Overall though, I’m extremely happy with how they came out. I used them almost immediately after finishing them in my latest Inquisitor battle report, and they’re likely to get re-used many times over. They’re such versatile pieces of scatter terrain that I can see them popping up in all kinds of scenarios.

Now, about that larger truck they sell…

MOTB: Tarpaulin-covered cargo

Finished product first!

As part of my “build a honking great 54mm warehouse” project I envisioned some large scatter pieces to fill the aisles and cargo holds of the far future, but weren’t scale-dependent like cargo containers.

I shamelessly stole this idea from a regular at my FLGS Asgard Wargames many moons ago and I’ve kept it in the memory bank ever since (Thank you Ben Cane!). Now I had the time and justification to give it a go.

Ghost boxes

What appealed to me most about this idea was how gosh darn cheap and simple it was to put together. Step one: assemble any old tat. I had some spare mdf cubes that were just taking up space, as well as some smaller cardboard boxes and leftover spray paint caps.
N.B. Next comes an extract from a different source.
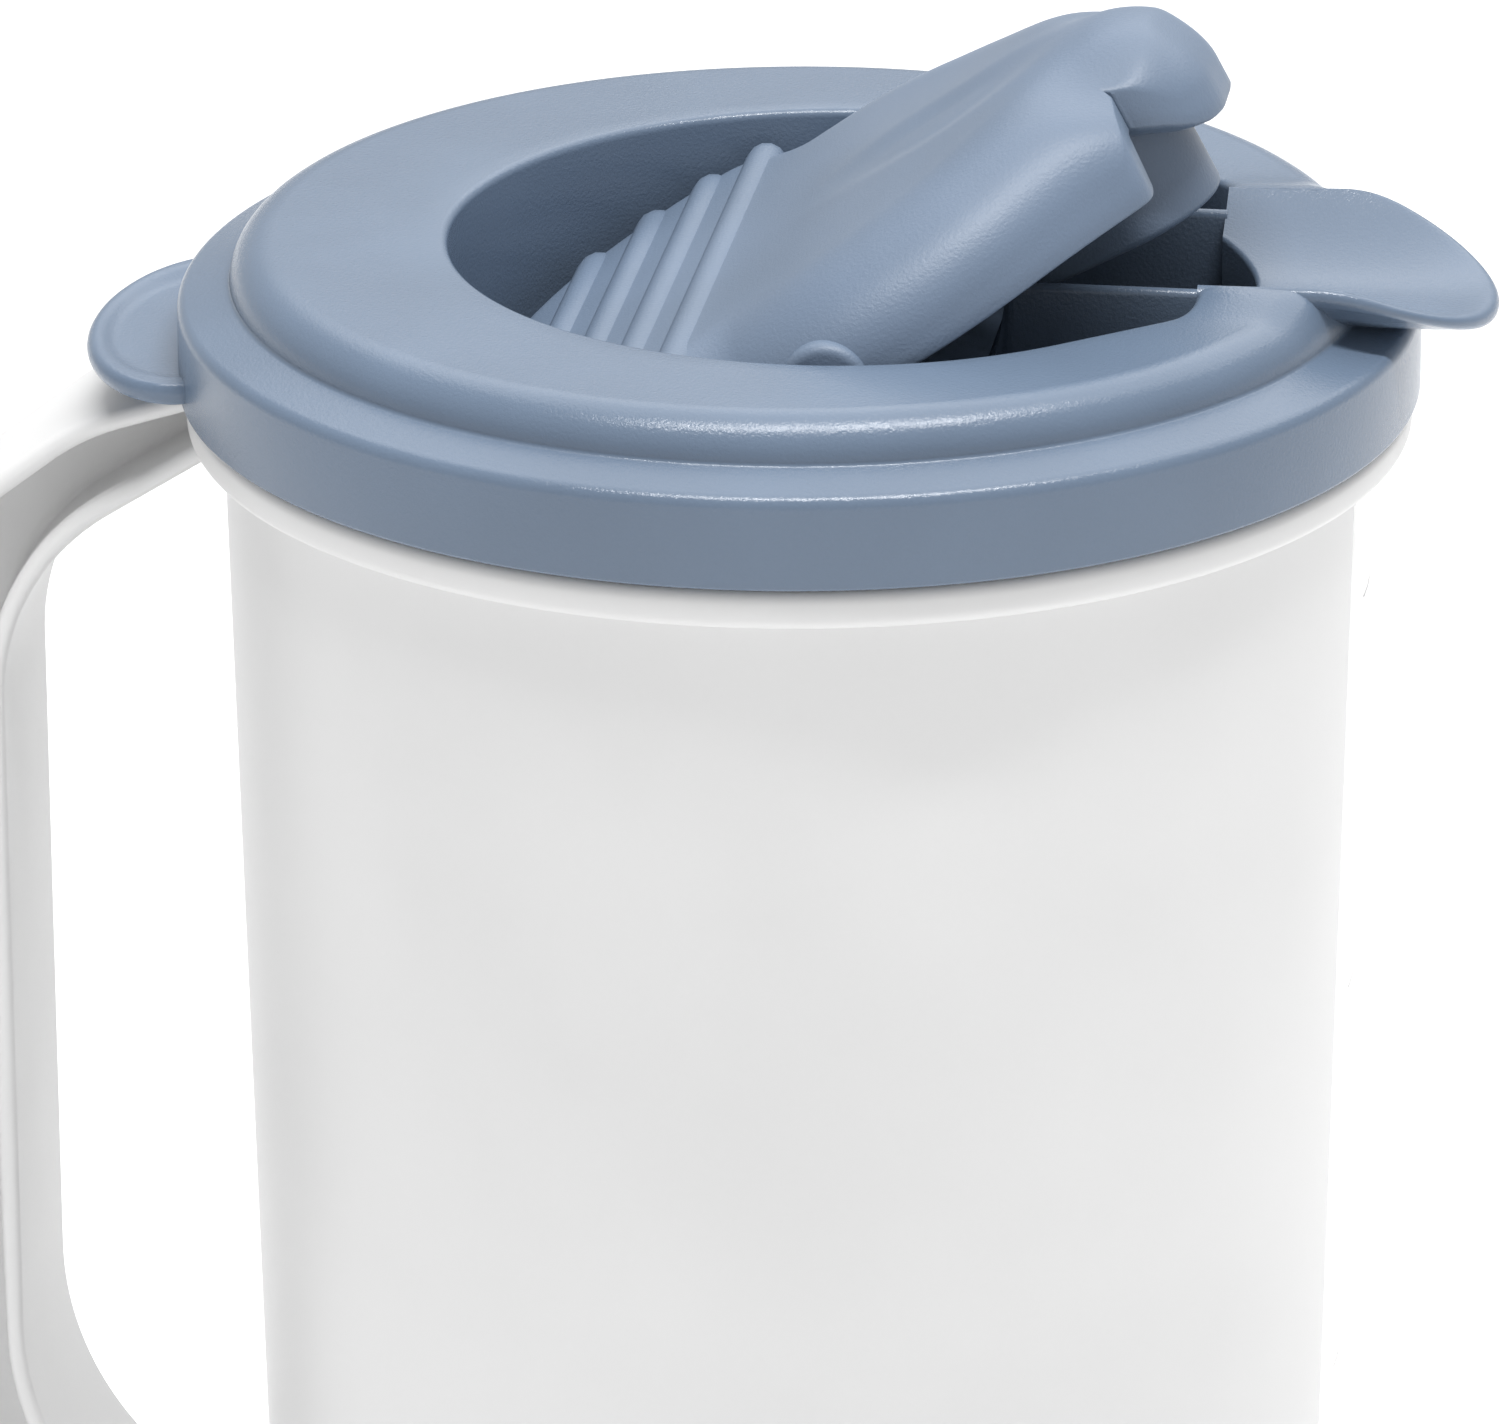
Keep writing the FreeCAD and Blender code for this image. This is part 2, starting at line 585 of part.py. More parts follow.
def make_cover_plug(cavity):
    """U-shaped wall under the cover that closes the well."""
    tall = COVER_TOP + TONGUE_RISE - COVER_PLUG_BOTTOM
    top = COVER_PLUG_BOTTOM + tall
    outside = spout_plan(COVER_PLUG_HALF, COVER_PLUG_BACK, COVER_PLUG_FRONT, COVER_PLUG_BOTTOM, top)
    inner_half = COVER_PLUG_HALF - COVER_PLUG_WALL
    inner_front = COVER_PLUG_FRONT - COVER_PLUG_WALL
    inside = spout_plan(inner_half, COVER_PLUG_BACK, inner_front, COVER_PLUG_BOTTOM, top)
    return outside.cut(inside).common(cavity)


def make_rib(index, plate):
    """One half-round grip rib that follows the shoulders across the rear of the cover."""
    station = GRIP_ZONE_FRONT - RIB_FIRST_SETBACK - index * RIB_PITCH
    front = station + RIB_HALF_WIDTH
    back = station - RIB_HALF_WIDTH
    crest = COVER_TOP + RIB_HEIGHT
    foot = COVER_TOP - GRIP_ZONE_THICK
    y = -COVER_RADIUS
    profile = Part.Wire([
        Part.LineSegment(Vec(back, y, foot), Vec(front, y, foot)).toShape(),
        Part.LineSegment(Vec(front, y, foot), Vec(front, y, COVER_TOP)).toShape(),
        Part.Arc(Vec(front, y, COVER_TOP), Vec(station, y, crest), Vec(back, y, COVER_TOP)).toShape(),
        Part.LineSegment(Vec(back, y, COVER_TOP), Vec(back, y, foot)).toShape(),
    ])
    bar = Part.Face(profile).extrude(ACROSS * (2 * COVER_RADIUS))
    domed = cover_prism(RIB_END_GAP, COVER_FLANK_BOTTOM, crest, COVER_SHOULDER)
    hollow = cover_prism(COVER_WALL, COVER_PLUG_BOTTOM, COVER_UNDERSIDE, COVER_SHOULDER - COVER_WALL)
    return bar.common(domed).cut(hollow).cut(plate)


def make_pivot(side, plate):
    """Boss and pin on one flank of the cover, in its level frame."""
    flank = pivot_wall_y(COVER_GAP) - COVER_WALL
    boss_end = pivot_wall_y(0, BOSS_RADIUS) - BOSS_GAP
    boss_span = sorted((side * flank, side * boss_end))
    pin_span = sorted((side * flank, side * pin_end_y()))
    boss = cylinder_across(BOSS_RADIUS, 0, 0, *boss_span)
    pin = cylinder_across(PIN_RADIUS, 0, 0, *pin_span)
    return boss.fuse(pin).cut(plate).removeSplitter()


def save(name, shape):
    """Write one node."""
    shape.exportStep("parts/" + name + ".step")
    box = shape.BoundBox
    corners = (box.XMin, box.YMin, box.ZMin, box.XMax, box.YMax, box.ZMax)
    print(name, len(shape.Solids), shape.isValid(), [round(value, 2) for value in corners])


def main():
    """Build and write every node."""
    os.makedirs("parts", exist_ok=True)
    vessel = make_jug_vessel()
    save("jug_vessel", vessel)
    for name, shape in make_jug_handle(vessel).items():
        save(name, shape)

    spout_block = make_spout_block()
    cap = make_lid_cap(spout_block)
    bowl = make_lid_bowl().cut(well_prism(0, RECESS_FLOOR - BOWL_WALL, LID_TOP))
    channel = make_lid_channel(bowl.cut(well_prism(CHANNEL_WALL, RECESS_FLOOR, LID_TOP)), spout_block)
    bowl = bowl.cut(channel).cut(spout_block)
    bores = pin_bores()
    cap = cap.cut(bores)
    bowl = bowl.cut(bores)
    save("lid_cap", cap)
    save("lid_plug_ring", make_lid_plug_ring())
    save("lid_recess_bowl", bowl)
    save("lid_channel", channel)
    save("lid_spout", make_lid_spout(spout_block))
    save("lid_thumb_tab", make_lid_thumb_tab())
    sides = (("near", -1), ("far", 1))
    for label, side in sides:
        save("lid_pivot_socket_" + label, make_pivot_socket(side, bowl, cap))

    plate, tongue, plug = make_cover_parts()
    save("cover_plate", opened(plate))
    save("cover_tongue", opened(tongue))
    save("cover_plug", opened(plug))
    for index in range(RIB_COUNT):
        save("cover_grip_rib_%d" % (index + 1), opened(make_rib(index, plate)))
    for label, side in sides:
        save("cover_pivot_" + label, opened(make_pivot(side, plate)))


main()
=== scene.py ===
"""Looks of a two-quart drinks pitcher: frosted jug, slate-blue lid and rocking cover.

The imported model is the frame. Sizes here are millimetres in the CAD frame (origin at the
centre of the base, +Z up, spout along +X) and meshes are written in metres.
"""

import logging
import math
from dataclasses import dataclass, field
from enum import Enum
from typing import Callable, Iterable, Sequence

import bmesh
import bpy
import numpy as np
from mathutils import Matrix, Vector


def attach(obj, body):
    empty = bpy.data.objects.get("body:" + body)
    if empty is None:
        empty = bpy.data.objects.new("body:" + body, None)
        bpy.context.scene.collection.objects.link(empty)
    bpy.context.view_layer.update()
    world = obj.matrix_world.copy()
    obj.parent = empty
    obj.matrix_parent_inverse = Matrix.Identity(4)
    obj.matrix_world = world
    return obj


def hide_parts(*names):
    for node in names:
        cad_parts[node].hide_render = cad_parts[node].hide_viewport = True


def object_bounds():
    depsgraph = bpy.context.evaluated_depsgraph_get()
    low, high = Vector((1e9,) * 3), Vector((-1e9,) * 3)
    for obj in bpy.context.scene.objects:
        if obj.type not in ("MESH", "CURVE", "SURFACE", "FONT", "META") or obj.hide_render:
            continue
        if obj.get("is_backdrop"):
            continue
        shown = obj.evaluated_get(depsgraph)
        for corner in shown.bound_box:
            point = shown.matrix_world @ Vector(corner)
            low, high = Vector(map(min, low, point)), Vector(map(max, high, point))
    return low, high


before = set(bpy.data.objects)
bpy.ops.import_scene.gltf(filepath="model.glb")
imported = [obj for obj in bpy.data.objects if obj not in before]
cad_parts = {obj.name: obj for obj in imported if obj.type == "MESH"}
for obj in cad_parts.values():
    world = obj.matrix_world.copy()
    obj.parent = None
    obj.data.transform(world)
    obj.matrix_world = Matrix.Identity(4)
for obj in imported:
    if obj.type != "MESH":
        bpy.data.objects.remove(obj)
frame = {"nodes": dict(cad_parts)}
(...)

Everything was kept in place by judicious use of hot glue. It didn’t matter that it wasn’t neat – everything was going to get covered up by the ‘tarp’ later on anyway.

After exhausting all the tiny boxes I had in my recycling bin, I assembled a few extra cubes from scraps of foamboard from my STC hab project. I figure if I’m building scenery, it’s worth building a set.

Once dry, I got some heavy duty tissues (thick but unpatterned) and cut them roughly to size. Using some watered-down PVA, I placed the ‘tarp’ on top of each pile and carefully (but liberally) dabbed on the glue mix.

I let the natural absorbancy of the tissue and gravity do most of the work. I avoided doing any brushing motions, instead using the large brush to gently tease the wet tissue into the desired shape. I found the only encouraging I needed to get the best results was trying to minimise the number of smaller creases on flat surfaces, to help with the sense of scale.

Once it was fully dry, I gave it another gentle coat of watered-down PVA to help strengthen it, then it was on to the painting!

It’s a tarp!

Painting was super simple as well. Everything got a heavy undercoat of matt black (making sure the tissue was well saturated), followed by a zenithal blast of whatever other spray colour I had at the time. In this case, a blue and a light brown/yellow.

Once sprayed, everything was drybrushed a lighter colour, then a wash of Agrax, then another final light drybrush. Finished!

Given how little time and money was needed for these pieces, I’m over the moon with how well they’ve come out. I wanted some large, line-of-sight blocking pieces that were setting-agnostic to be used just about anywhere, and I’m blown away with how well the finished product looks.

And they’re huge! Even at 54mm scale they take up a sizeable chunk of the board, and at Necromunda scale they’re perfect for having a whole shootout inside a hangar bay or cargo hold.

This is a great recipe for easy scatter, and it’s completely adjustable to your particular taste. Perhaps you want to get some cheap dolls house furniture and paint the tarps white to look like dust sheets instead? Or get some old minis you aren’t using and have an army of spooky mannequins?

Over the moon with this project, and I can’t wait to get some photos of them in action.